> _Task_: Report how many lines contain "part"; state the number and nothing else.

====

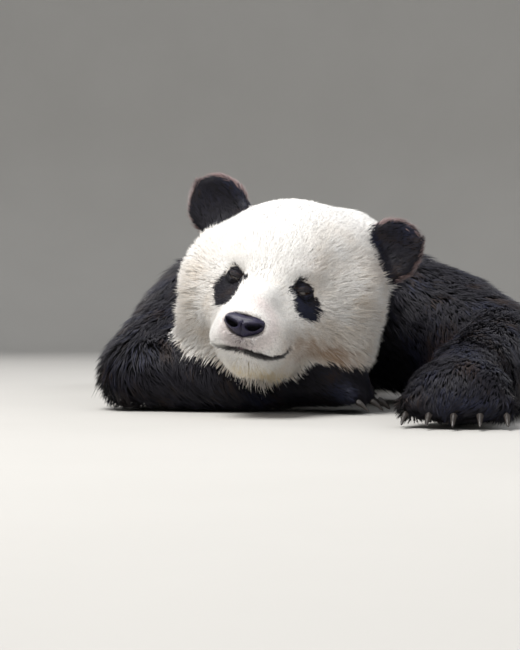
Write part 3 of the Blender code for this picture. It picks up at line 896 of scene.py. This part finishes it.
def white_tints(points, tone, on_head):
    """Root, middle and tip colours of the white coat, which is soiled a little off the head."""
    low, cream, brown, pink = (share * on_head for share in stains(points))
    patchy = 0.5 + 0.5 * Waves(0.035, 8)(points)
    low = low + (1 - on_head) * (0.25 + 0.5 * smooth(0.16, 0.03, points[:, 2]))
    shadow = np.clip(0.02 + (0.26 + 0.55 * patchy) * low + 0.06 * tone + 0.22 * low * tone, 0, 1)
    tip = mix(WHITE_TIP, WHITE_SHADOW, shadow * 0.60)
    middle = mix(WHITE_TIP, WHITE_SHADOW, shadow * 0.9)
    root = mix(WHITE_SHADOW, WHITE_ROOT, shadow)
    done = []
    for colour in (mix(root, WHITE_TIP, 0.75 * (1 - 0.7 * low) * on_head), middle, tip):
        colour = mix(colour, CREAM, np.clip(cream * (0.70 + 0.25 * tone), 0, 1))
        colour = mix(colour, STAIN, np.clip(brown * (0.70 + 0.30 * tone), 0, 1))
        colour = mix(colour, PINK, pink * 0.30)
        done.append(colour * (1 + 0.03 * tone)[:, None])
    return done


def black_tints(points, tone, fringe, worn):
    """Root, middle and tip colours of the black coat."""
    blue = smooth(0.1, 0.9, Waves(0.09, 12)(points) * 0.6 + 0.45 * tone)
    brown = smooth(0.45, 1.2, Waves(0.06, 15)(points) * 0.7 - 0.5 * tone)
    tip = mix(BLACK_TIP, BLACK_BLUE, blue * 0.8)
    tip = mix(tip, BLACK_BROWN, brown * 0.8)
    tip = tip * (1 + 0.25 * tone)[:, None]
    middle = mix(tip * 0.8, WORN_BROWN, worn * 0.7)
    root = mix(BLACK_ROOT, BLACK_BROWN, brown * 0.25)
    tip = mix(mix(tip, EAR_FRINGE, fringe), WORN_BROWN, worn)
    return [root, mix(middle, EAR_FRINGE, fringe * 0.55), tip]


# ------ the coat
COAT_GROUPS = (
    ("head", ("head",)),
    ("ears", ("ear",)),
    ("neck", ("neck",)),
    ("trunk", ("trunk", "tail", "shoulders")),
    ("foreleg_left", ("foreleg_left", "forepaw_left")),
    ("foreleg_right", ("foreleg_right", "forepaw_right")),
    ("hindlegs", ("hind",)),
)


def coat_ways(place, normal, way, coat, clump):
    """Centre lines of the tufts: they rise from the skin and bend over along it, in locks."""
    count = len(place)
    depth, length = coat[:, 0], coat[:, 1]
    side = np.cross(normal, way)
    group = np.arange(count) // LOCK_SIZE
    own = np.random.default_rng(7)

    def lock(change):
        return own.normal(0, change, group.max() + 1)[group]

    turn = TURN_BROAD * Waves(0.055, 21)(place) + TURN_FINE * Waves(0.016, 22)(place)
    turn = turn + lock(TURN_LOCK) + rng.normal(0, TURN_ONE, count)
    way = way * np.cos(turn)[:, None] + side * np.sin(turn)[:, None]
    length = length * (1 + lock(LOCK_CHANGE)) * rng.uniform(0.78, 1.15, count)
    rise = depth * rng.uniform(0.62, 1.0, count) * (1 + lock(LOCK_CHANGE))
    pitch = np.arcsin(np.clip(rise / length, 0.05, 0.95))
    first, last = np.minimum(pitch * 1.30, 1.45)[:, None], (pitch * 0.66)[:, None]
    root = place - normal * ROOT_DEPTH
    half = (length * 0.52)[:, None]
    middle = root + (way * np.cos(first) + normal * np.sin(first)) * half
    tip = middle + unit(way * np.cos(last) + normal * np.sin(last) + TUFT_FALL) * half
    near = bell(lengths(root - group_mean(root, group)), np.maximum(length * 0.5, 0.004))
    pull = (clump * near)[:, None]
    tip = tip + (group_mean(tip, group) - tip) * pull
    middle = middle + (group_mean(middle, group) - middle) * pull * 0.35
    return {"root": root, "middle": middle, "tip": tip, "normal": normal}


def tuft_density(surface, coat, on_head, line):
    """Tufts per area: less on the underside, and none on bare skin."""
    cover = np.where(on_head > 0, COVERAGE_HEAD, COVERAGE_BODY)
    height = surface.points[:, 2]
    down = surface.normals()[:, 2]
    under = smooth(0.010, 0.003, height) * smooth(-0.5, -0.9, down)
    below = smooth(0.10, 0.06, height) * smooth(-0.35, -0.75, down) * (1 - on_head)
    density = cover / (0.55 * coat[:, 1] * coat[:, 2]) * (1 - bare_share(surface, line))
    return density * (1 - 0.97 * under) * (1 - (1 - UNDERSIDE_SHARE) * below)


def coat_tufts(surface, line, owner, black, way, corner_uv):
    """All the tufts of the coat, whether each is black, and the part it stands on."""
    coat = surface.spread(coat_at(surface.points, owner), 6)
    on_head = (owner == HEAD).astype(float)
    roots = Roots(surface, tuft_density(surface, coat, on_head, line))
    place, normal, lie = roots.stand(surface, way)
    size = roots.at(coat)
    is_black = roots.at(black) + rng.normal(0, 0.10, len(roots)) > 0.5
    part = owner[roots.corners[:, 0]]
    furry = smooth(0.008, 0.014, size[:, 0])
    clump = np.where(roots.at(on_head) > 0.5, 0.08 + 0.20 * furry, 0.36)
    gap, along = line_gap(place, line)
    x, y, z = to_head(place).T
    above = height_over(line, along, to_head(place)) > 0
    size[:, 1] = np.where(above, np.minimum(size[:, 1], 0.0032 + 0.50 * gap), size[:, 1])
    tufts = coat_ways(place, normal, lie, size, clump)
    tone = np.clip(0.6 * rng.normal(0, 0.7, len(roots)) + 0.5 * Waves(0.012, 31)(place), -1, 1)
    whites = white_tints(place, tone, smooth(0.2, 0.8, roots.at(on_head)))
    blacks = black_tints(place, tone, ear_fringe(place, normal, part), worn_share(place))
    deep = gap + 0.0012 * tone - lip_reach(along)
    lip = np.where(above, bell(gap, 0.0042), smooth(0.0078, 0.0036, deep)) * mouth_share(along)
    purple = bell(x - NOSE_SHIFT, 0.017) * smooth(-0.058, -0.064, z) * (y < MUZZLE_FRONT)
    purple = purple * smooth(-0.084, -0.072, z)
    for k, level in enumerate(("root_tint", "middle_tint", "tip_tint")):
        tint = np.where(is_black[:, None], blacks[k], whites[k])
        tufts[level] = mix(mix(tint, LIP_PURPLE, purple * LIP_SHADED[k]), LIP, lip * LIP_DARK[k])
    tufts["width"] = size[:, 2] * rng.uniform(0.75, 1.25, len(roots))
    tufts["map"] = roots.on_map(corner_uv)
    return tufts, is_black, part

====

> _Output for this task_: 5